Funeral Home & Mortuary Roofing Questions
How do you work around services and visitations?
We schedule off the funeral director's calendar, take advance notice of every service and visitation, and sequence so active chapel and entry areas stay protected and quiet during those hours. We keep crews and material clear of the main entrance and chapel during services and confirm a dry-in before the building closes each evening.
How do you handle the preparation room exhaust stack?
It stays running the entire time. We locate the prep-room exhaust before mobilizing, flash it as a separate scope item with the director's approval, and confirm continuous operation during any work near it. The stack is never blocked, capped, or shut down for roofing convenience.

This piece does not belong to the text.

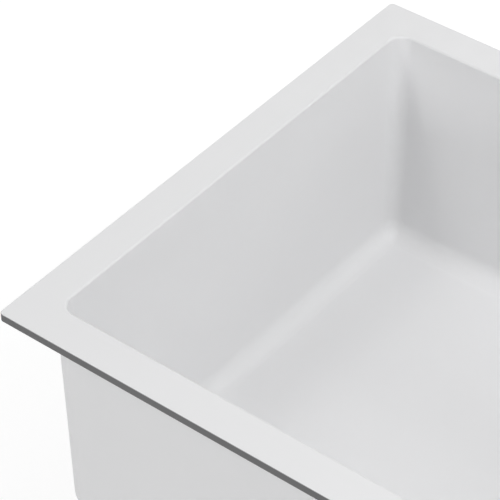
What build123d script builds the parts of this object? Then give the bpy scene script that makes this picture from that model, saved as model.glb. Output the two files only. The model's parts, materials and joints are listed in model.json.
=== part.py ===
from build123d import *
import math
import os

# Undermount kitchen sink: one cast bowl with a flat rim, the swing tabs that fix it
# under a worktop, and a basket strainer waste with its tailpiece.
# Millimetres. The origin is the centre of the rim's top face, which meets the underside
# of the worktop. +X runs along the long side, +Y to the back and +Z up.

# Rim and bowl. The ends are the left and right, the sides are the front and back.
RIM_LENGTH = 838.0
RIM_DEPTH = 457.0
END_RIM_WIDTH = 28.7
SIDE_RIM_WIDTH = 30.0
RIM_THICK = 6.5
RIM_CORNER_R = 3.5
RIM_EDGE_R = 0.8
RIM_ROOT_FILLET = 3.0
MOUTH_CORNER_R = 12.0
MOUTH_EDGE_R = 1.8
BOWL_DEPTH = 196.0
WALL_DRAFT = 1.05
WALL_THICK = 8.0
FLOOR_FILLET = 15.0
FLOOR_FALL = 5.0
FALL_EDGE_LIFT = 0.05
FLOOR_THICK = 9.0
DRAIN_BOSS_MARGIN = 4.0
EDGE_SEARCH = 0.1

# Blocks, inserts, screws and washers under the rim
SIDE_CLIP_FROM_END = 269.0
END_CLIP_FROM_SIDE = 118.5
BLOCK_EDGE_GAP = 1.35
BLOCK_HEIGHT = 12.0
INSERT_R = 4.5
INSERT_LENGTH = 10.0
INSERT_GLUE_GAP = 0.05
SCREW_R = 2.9
SCREW_LENGTH = 16.0
SCREW_RUNNING_GAP = 0.1
SCREW_END_GAP = 0.6
SCREW_HEAD_R = 5.5
SCREW_HEAD_HEIGHT = 4.0
SCREW_HEAD_EDGE = 0.6
HEX_SOCKET_FLATS = 5.0
HEX_SOCKET_DEPTH = 2.4
WASHER_R = 6.25
WASHER_THICK = 1.6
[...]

What roof system do you put on a funeral home?
Usually 60-mil TPO mechanically attached over tapered polyiso, which fixes the drainage problems common on older buildings and stops the ponding that shortens a roof's life. On wood-decked chapels we confirm load capacity before specifying insulation thickness.
Can you handle the chapel and sanctuary spans?
Yes. Clear-span chapel roofs carry the same long-span uplift demands as a church sanctuary. We evaluate the deck type, span, and existing attachment, then specify fastening backed by pull-out testing or structural documentation for steel or wood decks.
Do you take care of the porte-cochere and covered entry?
Yes. The entry canopy is part of every assessment because the canopy-to-building flashing and its drainage are a common source of chronic leaks on older facilities. We address the canopy cover, flashing, and drains as their own scope items.